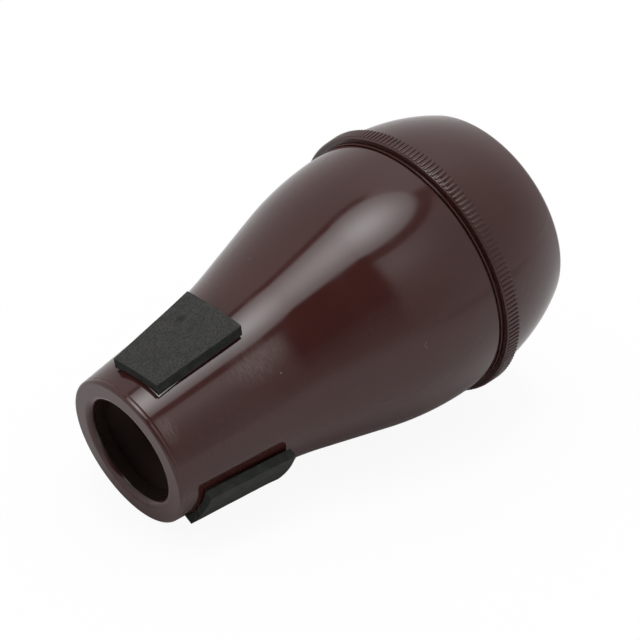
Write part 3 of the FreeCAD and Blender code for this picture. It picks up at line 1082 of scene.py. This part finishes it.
def pad_place(cut, across, share, height_share, lift, trim=NO_TRIM):
    """A point of a pad on the upright mute.

    Across runs from -1 to 1, share from the mouth end to the wide end, height from the under face
    to the outer one.
    """
    side = (across + 1) / 2
    inward = between_corners(trim, side, share)
    half = blend(MOUTH_END_WIDTH, WIDE_END_WIDTH, share) / 2 - inward
    sideways = half * across + between_corners(cut["shift"], side, share)
    station = cut["station"] * MM + blend(inward, PAD_LENGTH - inward, share)
    station += between_corners(cut["skew"], side, share)
    neck = shell_radius(station)
    under = math.sqrt(neck ** 2 - sideways ** 2) + lift
    under += between_corners(cut["stand"], side, share) * across ** 2
    outer = neck + lift + blend(*cut["thick"], share) * MM
    outer -= sideways ** 2 / (2 * blend(*cut["bends"], share) * MM)
    return Vector((blend(under, outer, height_share), sideways, station))


def eased(count, reach):
    """Shares from 0 to 1 with the first and last steps short, for a rounded edge."""
    inner = [reach + (1 - 2 * reach) * index / (count - 2) for index in range(count - 1)]
    return [0.0, *inner, 1.0]


def even(count):
    return [index / count for index in range(count + 1)]


def closed_block(data, heights, rows, columns, spot):
    """A closed grid of faces, its lower and upper face and four sides, and its points."""
    last_layer, last_row, last_column = len(heights) - 1, len(rows) - 1, len(columns) - 1
    points = {}
    for layer, height in enumerate(heights):
        for row, share in enumerate(rows):
            for column, across in enumerate(columns):
                on_rim = row in (0, last_row) or column in (0, last_column)
                if layer in (0, last_layer) or on_rim:
                    point = spot(2 * across - 1, share, height)
                    points[layer, row, column] = data.verts.new(point)

    def quad(first, step, other):
        """A face from its first point and two steps along the grid."""
        both = [one + two for one, two in zip(step, other)]
        corners = ((0, 0, 0), step, both, other)
        keys = [tuple(a + b for a, b in zip(first, corner)) for corner in corners]
        data.faces.new([points[key] for key in keys])

    up, on, over = (1, 0, 0), (0, 1, 0), (0, 0, 1)
    for row in range(last_row):
        for column in range(last_column):
            for layer in (0, last_layer):
                quad((layer, row, column), on, over)
    for layer in range(last_layer):
        for row in range(last_row):
            for column in (0, last_column):
                quad((layer, row, column), up, on)
        for column in range(last_column):
            for row in (0, last_row):
                quad((layer, row, column), over, up)
    return points


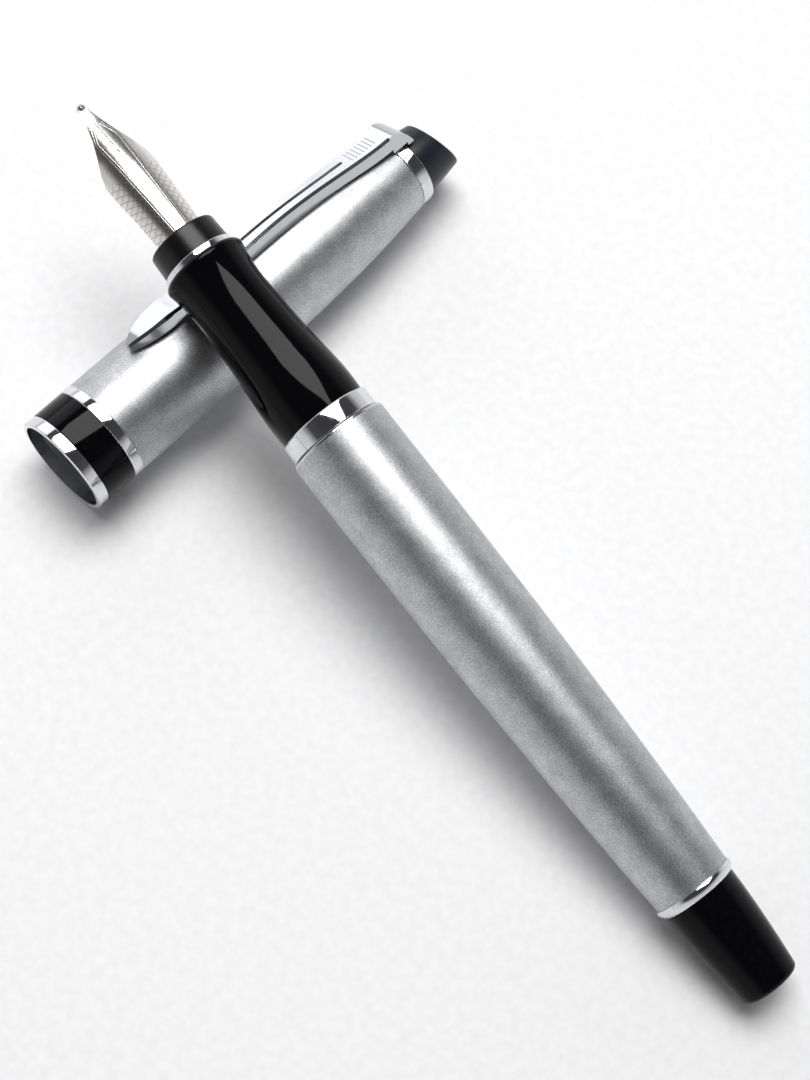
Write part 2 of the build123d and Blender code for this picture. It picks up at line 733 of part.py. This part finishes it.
pen = {
    "tail_end": make_tail_end(),
    "tail_ring": make_tail_ring(),
    "tail_plug": make_tail_plug(),
    "barrel_tube": make_barrel_tube(),
    "barrel_insert": make_barrel_insert(),
    "joint_ring": make_joint_ring(),
    "thread_bush": make_thread_bush(),
    "grip_section": make_grip_section(),
    "section_front_ring": make_section_front_ring(),
    "nib_collar": make_nib_collar(),
    "feed_pipe": make_feed_pipe(),
    "feed": make_feed(),
    "nib": make_nib(),
    "converter_tube": make_converter_tube(),
    "converter_collar": make_converter_collar(),
    "converter_sleeve": make_converter_sleeve(),
    "converter_guide": make_converter_guide(),
    "converter_knob": make_converter_knob(),
    "piston_rod": make_piston_rod(),
    "piston_head": make_piston_head(),
    "piston_seals": make_piston_seals(),
}
pen["nib_tip"] = make_nib_tip(pen["nib"])
cap = {
    "cap_lip_ring": make_cap_lip_ring(),
    "cap_band": make_cap_band(),
    "cap_trim_ring": make_cap_trim_ring(),
    "cap_shell": make_cap_shell(),
    "inner_cap": make_inner_cap(),
    "clip_ring": make_clip_ring(),
    "cap_crown": make_cap_crown(),
    "crown_screw": make_crown_screw(),
    "clip": make_clip(),
}


# ---- How the pen and the cap lie ----
yaw = radians(cap_yaw)
roll = radians(clip_roll)
cap_axis = (cos(yaw), sin(yaw), 0)
clip_up = (-sin(roll) * sin(yaw), sin(roll) * cos(yaw), cos(roll))


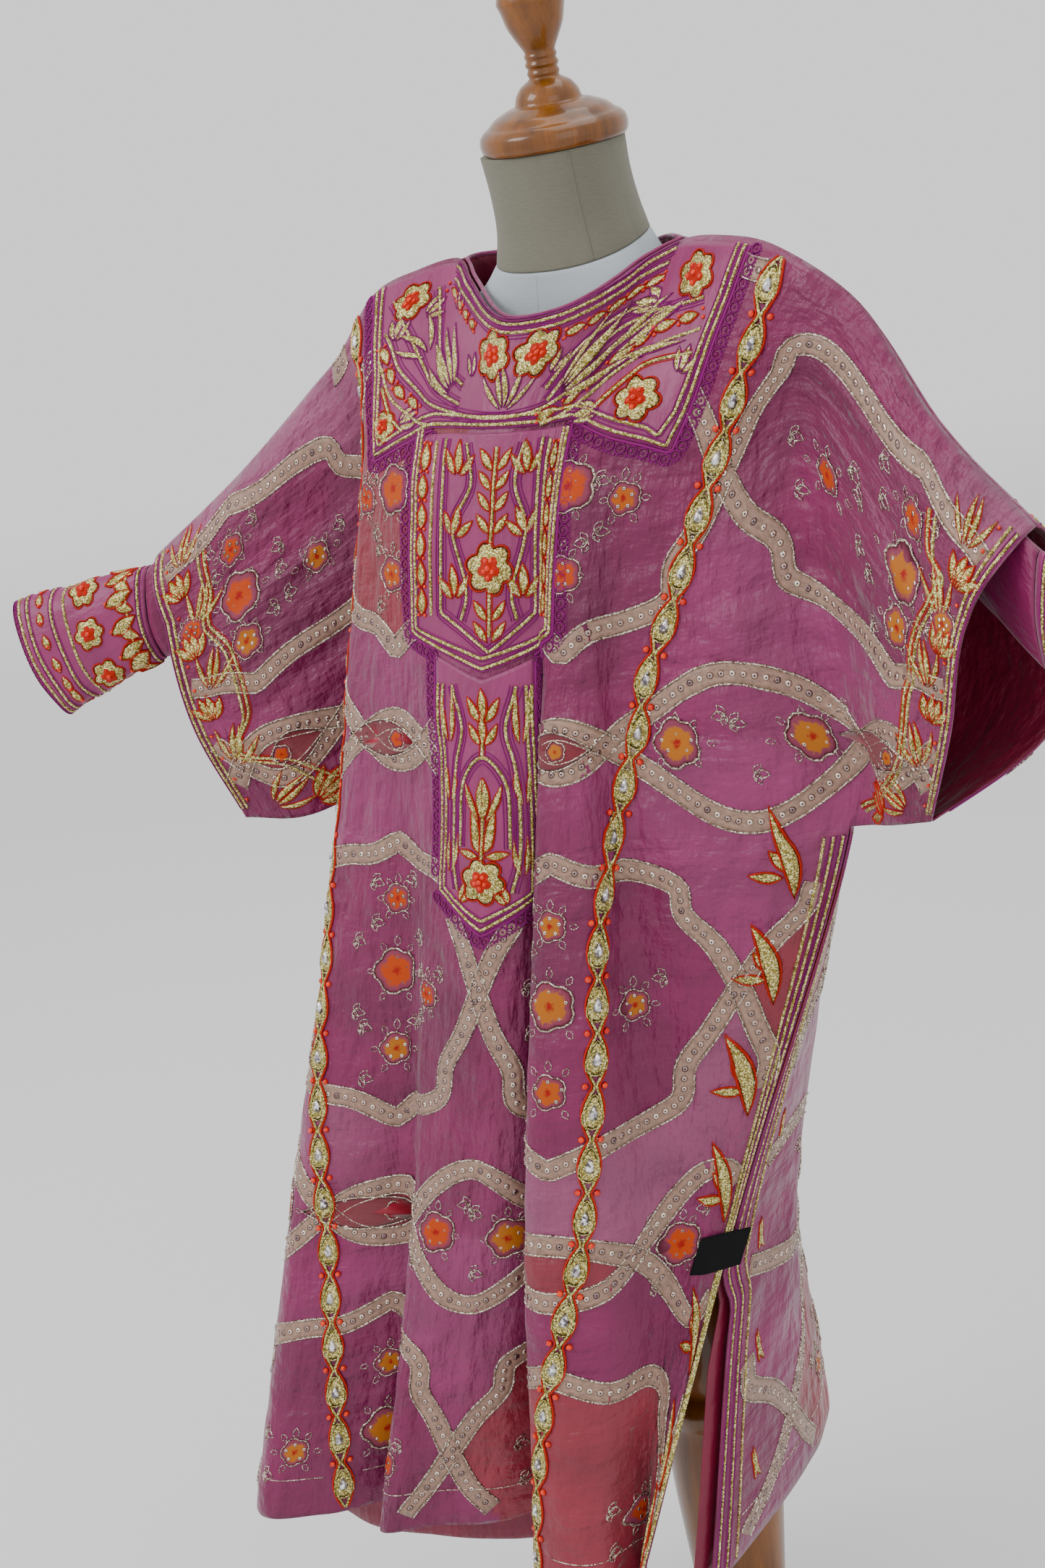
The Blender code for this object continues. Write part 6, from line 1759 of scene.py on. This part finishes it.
class THOBE_PG_sizes(bpy.types.PropertyGroup):
    """Sizes that the operators share"""

    front_cell: length_property("Front cell", "Width of a cell of the front cloth", 0.0039)
    back_cell: length_property("Back cell", "Width of a cell of the back cloth", 0.0058)
    slip_cell: length_property("Slip cell", "Width of a cell of the slip", 0.0090)
    camera_out: length_property("Camera distance", "Level distance of the camera from the form", 1.6023)
    camera_up: length_property("Camera height", "Height of the camera over the shoulder line", 0.12349)
    floor_reach: length_property("Floor", "Half width of the studio floor", 40.0)


class THOBE_PG_colours(bpy.types.PropertyGroup):
    """Colours of the cloth, thread and beads"""

    magenta: colour_property("Magenta", "Main colour of the silk", 134, 20, 90)
    orchid: colour_property("Orchid", "Pale violet pink of the silk", 148, 54, 108)
    coral: colour_property("Coral", "Coral pink of the silk", 148, 46, 68)
    rose: colour_property("Rose", "Pink red of the almonds", 160, 24, 58)
    mauve: colour_property("Mauve", "Pale mauve of the silk", 156, 82, 120)
    taupe: colour_property("Taupe", "Raised bands of the print", 158, 128, 112)
    flower_rim: colour_property("Mauve rim", "Rim of the round flowers", 140, 70, 92)
    amber: colour_property("Amber", "Petals of the paler round flowers", 176, 112, 34)
    orange: colour_property("Orange", "Petals of the round flowers", 184, 76, 4)
    heart: colour_property("Heart", "Middle of the round flowers", 160, 16, 2)
    gold: colour_property("Gold", "Gold thread", 170, 152, 66)
    piping: colour_property("Piping", "Red orange cord", 214, 50, 6)
    lace: colour_property("Lace", "Purple lace", 168, 40, 140)
    lining: colour_property("Lining", "Plain inside of the cloth and the slip", 132, 10, 62)
    linen: colour_property("Linen", "Cover of the form's neck", 137, 135, 120)
    jersey: colour_property("Jersey", "Cover of the form's torso", 187, 194, 199)
    wood: colour_property("Wood", "Varnished wood", 128, 80, 4)
    bead: colour_property("Bead", "Orange glass", 204, 30, 0)


# Steps, in the order in which they run


class Step(bpy.types.Operator):
    """One step of the thobe"""

    bl_options = {"REGISTER", "UNDO"}


class THOBE_OT_dress(Step):
    """Front and back of the thobe in printed silk, with their plain inside"""

    bl_idname = "thobe.dress"
    bl_label = "Dress"

    def execute(self, context):
        front, back = cloths(context.scene)
        cloth_wall("silk_front", front, FRONT, -1, "dress_front")
        cloth_wall("silk_back", back, BACK, 1, "dress_back")
        return {"FINISHED"}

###

**Stated goal:** Output, from the data above, the lines from the line with "The Blender code" to the line with "the cloth, thread" exactly as they stand, both ends included and nothing else.

**Answer to the problem:**
The Blender code for this object continues. Write part 6, from line 1759 of scene.py on. This part finishes it.
class THOBE_PG_sizes(bpy.types.PropertyGroup):
    """Sizes that the operators share"""

    front_cell: length_property("Front cell", "Width of a cell of the front cloth", 0.0039)
    back_cell: length_property("Back cell", "Width of a cell of the back cloth", 0.0058)
    slip_cell: length_property("Slip cell", "Width of a cell of the slip", 0.0090)
    camera_out: length_property("Camera distance", "Level distance of the camera from the form", 1.6023)
    camera_up: length_property("Camera height", "Height of the camera over the shoulder line", 0.12349)
    floor_reach: length_property("Floor", "Half width of the studio floor", 40.0)


class THOBE_PG_colours(bpy.types.PropertyGroup):
    """Colours of the cloth, thread and beads"""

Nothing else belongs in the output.